Por Marlene Carvalho
Conversa de feira
O que a jovem vai levar hoje? pergunta o feirante a uma senhora de uns setenta anos, que voltava da praia. Ela não compra nada e eu digo: aqui é o único lugar em que ela pode ser chamada de jovem. Ele cai na risada.
Na feira da Praça Gal. Osório, em Ipanema, que eu frequento fielmente há mais de quarenta anos, fui chamada de jovem até uma certa idade, agora não mais. Dois ou três feirantes têm me chamado de mãe: acho péssimo, mas não reclamo , eles querem agradar. Uma variação possível é ser tratada de madrinha, como faz um cadeirante sem pernas a quem eu dou esmola .
A última novidade em matéria de tratamento interclasses é chamar as mulheres de doutora. Parece uma extensão do velho costume de chamar de doutor qualquer homem branco, hétero, de classe média, que tenha carro. Chegou a nossa vez.
O feirante que me doutorou é negro, alto e forte, vende frutas selecionadas e tem dois ajudantes. Ele costumava falar umas frases em francês quando apareciam franceses na área. Bonjour, madame. C’est très sucrée!
Um dia eu lhe perguntei se tinha vivido na França, ele riu, disse que aprendeu na feira. Mas agora os turistas desapareceram e ele está renovando seu estilo. Eu comprei apenas uma dúzia de tangerinas (très sucrées) , enquanto ele esgrimia meu título: O que mais, doutora? Tudo ok, doutora? Até pra semana, doutora.
Comida de rua
A Rua Antonio Parreiras, em Ipanema, não tem estabelecimentos comerciais, mas ali encontramos, a preços módicos, comidinhas tradicionais que ninguém tem tempo ou paciência para fazer. Os vendedores fixos são três. Um rapaz alto, forte e muito sério ocupa o melhor ponto, próximo do portão do Hospital de Ipanema. Numa vitrine montada sobre duas rodas, traz empadão de frango, quibes fritos, cocadas, bolo, café e Guaravita. Chega antes das sete horas e sai por volta das duas, regular como um funcionário público.
A segunda vendedora se instala a alguns metros do primeiro (as distâncias são respeitadas com rigor). Sua vitrine é menor e a postura, mais relax. Tem uma jovem ajudante de penteado afro e põe na calçada três banquinhos de plástico encardidos. Um cartaz anuncia os preços: café, 1 real; pingado, 2 reais; bolo de copo, 4 reais.

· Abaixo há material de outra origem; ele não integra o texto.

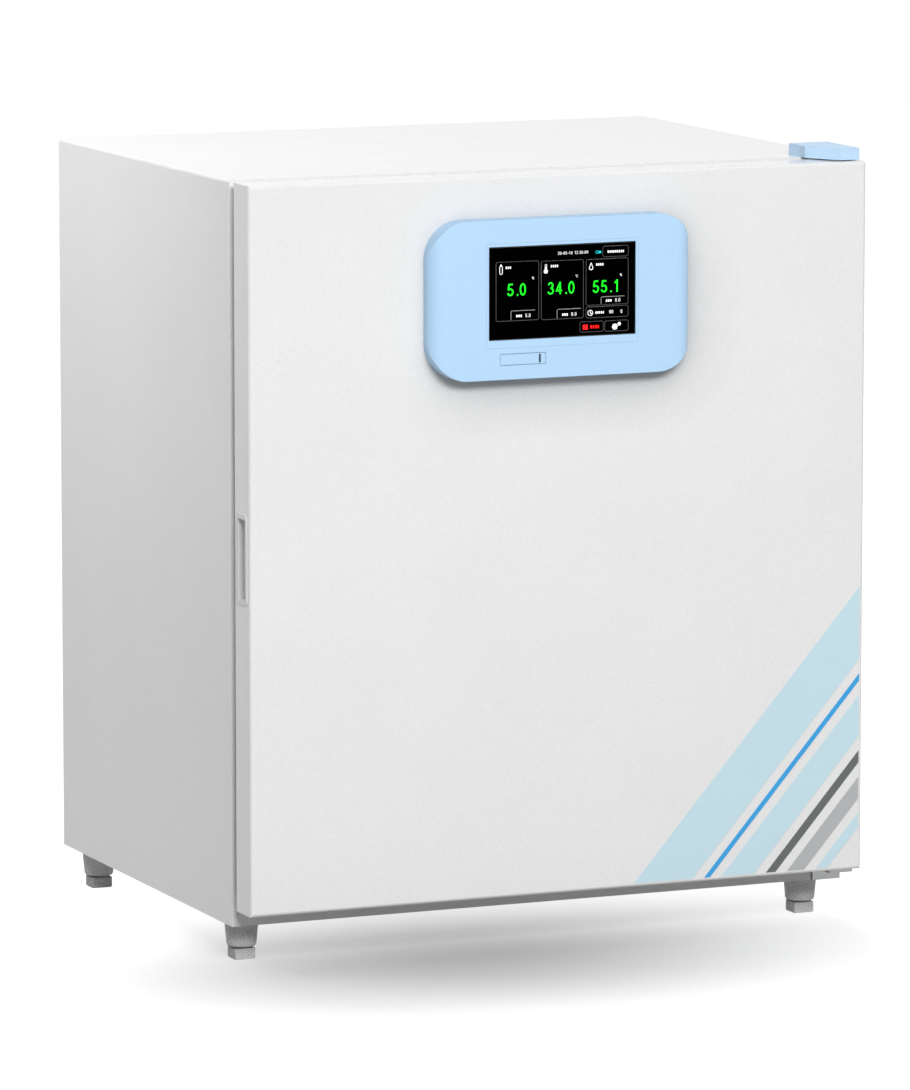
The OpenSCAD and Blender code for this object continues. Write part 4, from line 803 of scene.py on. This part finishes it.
def screw(name, place, axis, body, r=3.2 * MM, h=1.8 * MM):
    """Domed screw with a cross recess, its head standing on place along axis."""
    bm = bmesh.new()
    foot = Vector(place)
    axis = Vector(axis).normalized()
    side = axis.orthogonal().normalized()
    other = axis.cross(side)
    rows = []
    for radius, height in HEAD_ROWS:
        row = []
        for i in range(HEAD_STEPS):
            a = 2 * math.pi * i / HEAD_STEPS
            out = side * math.cos(a) * r * radius + other * math.sin(a) * r * radius
            row.append(bm.verts.new(foot + out + axis * h * height))
        rows.append(row)
    arm, slim = CROSS_ARM * r, CROSS_SLIM * r
    cross = []
    for quarter in range(4):
        u = side * math.cos(quarter * math.pi / 2) + other * math.sin(quarter * math.pi / 2)
        v = axis.cross(u)
        for s, t in ((slim, -slim), (arm, -slim), (arm, slim)):
            cross.append(u * s + v * t)
    top = [bm.verts.new(foot + c + axis * h * HEAD_TOP) for c in cross]
    bottom = [bm.verts.new(foot + c + axis * h * CROSS_FLOOR) for c in cross]
    for a, b in zip(rows, rows[1:]):
        for i in range(HEAD_STEPS):
            j = (i + 1) % HEAD_STEPS
            bm.faces.new((a[i], a[j], b[j], b[i]))
    bm.faces.new(rows[0][::-1])
    crown = rows[-1]
    for i in range(CROSS_POINTS):
        j = (i + 1) % CROSS_POINTS
        one, two, three = crown[2 * i], crown[2 * i + 1], crown[(2 * i + 2) % HEAD_STEPS]
        bm.faces.new((top[i], top[j], bottom[j], bottom[i]))
        bm.faces.new((one, two, top[j], top[i]))
        bm.faces.new((two, three, top[j]))
    bm.faces.new(bottom)
    finish_piece(name, bm, EXTRA["screw_steel"], body)


def back_screws(inset=9 * MM, columns=5, rows=6):
    """Screws round the rear panel."""
    x1 = BACK_HIGH.x - inset
    z0, z1 = BACK_LOW.z + inset, BACK_HIGH.z - inset
    spots = []
    for i in range(columns + 1):
        x = -x1 + 2 * x1 * i / columns
        spots += [(x, z0), (x, z1)]
    for i in range(1, rows):
        z = z0 + (z1 - z0) * i / rows
        spots += [(-x1, z), (x1, z)]
    for i, (x, z) in enumerate(spots):
        screw(f"back_screw_{i}", (x, BACK_HIGH.y, z), BACKWARD, "cabinet")


def guard_screws(half=57.0 * MM, out=52.5 * MM):
    """Four screws for each fan guard, whose half width is half."""
    low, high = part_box("fan_guards")
    z = 0.5 * (low.z + high.z)
    for side in LEFT_RIGHT:
        x = side * (high.x - half)
        for i, (a, b) in enumerate(FOUR_CORNERS):
            spot = (x + a * out, high.y, z + b * out)
            screw(f"guard_screw_{side}_{i}", spot, BACKWARD, "cabinet", 3.6 * MM)


def inlet_screws(inset=4 * MM):
    """Screws beside the power inlet."""
    low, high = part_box("power_inlet")
    z = 0.5 * (low.z + high.z)
    for i, x in enumerate((low.x + inset, high.x - inset)):
        screw(f"inlet_screw_{i}", (x, high.y, z), BACKWARD, "cabinet", 2.4 * MM, 1.2 * MM)


def leaf_screws(inset=12 * MM, columns=(5 * MM, 16 * MM), sink=3 * MM):
    """Screws of the glass door's hinge leaves."""
    low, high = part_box("glass_hinge_leaves")
    for i, z in enumerate((low.z + inset, high.z - inset)):
        for k, x in enumerate(columns):
            spot = (low.x + x, low.y + sink, z)
            screw(f"leaf_screw_{i}_{k}", spot, FORWARD, "inner_door", 2.6 * MM, 1.3 * MM)


def bracket_screws(inset=18 * MM, apart=11 * MM, from_right=4 * MM, sink=2 * MM):
    """Screws of the glass door's hinge brackets."""
    low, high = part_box("glass_hinge_brackets")
    for i, z in enumerate((low.z + inset, high.z - inset)):
        for k in LEFT_RIGHT:
            spot = (high.x - from_right, high.y - sink, z + k * apart)
            screw(f"bracket_screw_{i}_{k}", spot, FORWARD, "cabinet", 2.4 * MM, 1.2 * MM)


def duct_screws(inset_z=10 * MM, inset_x=8 * MM):
    """Screws of the duct cover."""
    low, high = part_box("duct_cover")
    heights = (low.z + inset_z, 0.5 * (low.z + high.z), high.z - inset_z)
    for i, z in enumerate(heights):
        for k, x in enumerate((low.x + inset_x, high.x - inset_x)):
            screw(f"duct_screw_{i}_{k}", (x, low.y, z), FORWARD, "cabinet")


# Light, floor and camera


def background_rays(tree):
    """Socket that is 1 for camera, glossy and transmission rays."""
    path = tree.nodes.new("ShaderNodeLightPath")
    last = path.outputs["Is Camera Ray"]
    for name in ("Is Glossy Ray", "Is Transmission Ray"):
        either = tree.nodes.new("ShaderNodeMath")
        either.operation = "MAXIMUM"
        tree.links.new(last, either.inputs[0])
        tree.links.new(path.outputs[name], either.inputs[1])
        last = either.outputs["Value"]
    return last


def world_light():
    """White world, brighter to the eye than as a light."""
    world = bpy.data.worlds.new("studio")
    bpy.context.scene.world = world
    world.use_nodes = True
    tree = world.node_tree
    tree.nodes.clear()
    out = tree.nodes.new("ShaderNodeOutputWorld")
    mix = tree.nodes.new("ShaderNodeMixShader")
    tree.links.new(background_rays(tree), mix.inputs["Fac"])
    for entry, strength in ((1, WORLD_LIT), (2, WORLD_SEEN)):
        ground = tree.nodes.new("ShaderNodeBackground")
        ground.inputs["Color"].default_value = (*FULL, 1)
        ground.inputs["Strength"].default_value = strength
        tree.links.new(ground.outputs["Background"], mix.inputs[entry])
    tree.links.new(mix.outputs["Shader"], out.inputs["Surface"])


def lamp(name, place, target, size, power):
    """Area lamp that no camera, mirror or glass shows."""
    data = bpy.data.lights.new(name, "AREA")
    data.shape = "RECTANGLE"
    data.size, data.size_y = size
    data.energy = power
    lamp_object = bpy.data.objects.new(name, data)
    bpy.context.scene.collection.objects.link(lamp_object)
    lamp_object.location = place
    lamp_object.visible_camera = False
    lamp_object.visible_glossy = False
    aim = Vector(target) - Vector(place)
    lamp_object.rotation_euler = aim.to_track_quat("-Z", "Y").to_euler()


def floor_plane():
    """Floor that takes real shadows and, to the eye, glows white round a soft painted one."""
    bm = bmesh.new()
    bmesh.ops.create_grid(bm, x_segments=1, y_segments=1, size=FLOOR_REACH)
    mesh = bpy.data.meshes.new("floor")
    bm.to_mesh(mesh)
    bm.free()
    floor = bpy.data.objects.new("floor", mesh)
    bpy.context.scene.collection.objects.link(floor)
    n = Nodes("floor_white")
    n.set(n.shader, Roughness=0.9, Specular_IOR_Level=0.0, Base_Color=(*FLOOR_GREY, 1))
    place = n.add("ShaderNodeMapping", vector_type="TEXTURE")
    n.set(place, Location=SHADOW_MIDDLE, Scale=SHADOW_AXES)
    n.join(n.coords, "Object", place, "Vector")
    away = n.add("ShaderNodeVectorMath", operation="LENGTH")
    n.join(place, "Vector", away, 0)
    level = n.add("ShaderNodeMapRange", interpolation_type="SMOOTHSTEP")
    n.set(level, From_Min=0.0, From_Max=SHADOW_FADE, To_Min=SHADOW_GLOW, To_Max=OPEN_GLOW)
    n.join(away, "Value", level, "Value")
    glow = n.add("ShaderNodeEmission")
    n.join(level, "Result", glow, "Strength")
    pick = n.add("ShaderNodeMixShader")
    n.tree.links.new(background_rays(n.tree), pick.inputs["Fac"])
    n.join(glow, "Emission", pick, 2)
    total = n.add("ShaderNodeAddShader")
    n.join(n.shader, "BSDF", total, 0)
    n.join(pick, "Shader", total, 1)
    n.join(total, "Shader", n.out, "Surface")
    mesh.materials.append(n.material)


def camera():
    """Camera at the photograph's viewing angle."""
    data = bpy.data.cameras.new("camera")
    data.lens = CAM_LENS
    data.sensor_width = CAM_SENSOR
    data.clip_end = CAM_FAR
    cam = bpy.data.objects.new("camera", data)
    bpy.context.scene.collection.objects.link(cam)
    cam.location = CAM_PLACE
    back = Vector((
        math.sin(CAM_AZIMUTH) * math.cos(CAM_ELEVATION),
        -math.cos(CAM_AZIMUTH) * math.cos(CAM_ELEVATION),
        math.sin(CAM_ELEVATION),
    ))
    cam.rotation_euler = (-back).to_track_quat("-Z", "Y").to_euler()
    bpy.context.scene.camera = cam


def main():
    dress_frame()
    screen_tiles()
    screen_figures()
    screen_marks()
    screen_tabs()
    door_stripes()
    bezel_groove()
    back_screws()
    guard_screws()
    inlet_screws()
    leaf_screws()
    bracket_screws()
    duct_screws()
    world_light()
    for row in LAMPS:
        lamp(*row)
    floor_plane()
    camera()
    bpy.context.scene.view_settings.view_transform = "Standard"


main()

Por algum tempo, fez propaganda de um quarto para alugar por 400 reais.
Um senhor grisalho, magro e discreto é o terceiro vendedor , na esquina da Rua Jangadeiros. Seus produtos são uma festa para olhos gulosos: bolo de banana marrom brilhante de calda queimada, cuscuz branquinho eriçado de fiapos de côco, empadão de frango de crosta dourada, bolo mármore, cocadas pretas e brancas, pudim de leite condensado. As comidas são cortadas em pedaços uniformes, tudo muito bem apresentado.
A freguesia dos três vendedores são os pacientes da fila do Hospital, as pessoas que nele trabalham, os funcionários da Telefônica, os porteiros e entregadores da Antonio Parreiras.
Melhor isso que hambúrguer e fritas a preços absurdos.
Marlene Carvalho é escritora e professora aposentada da UFRJ.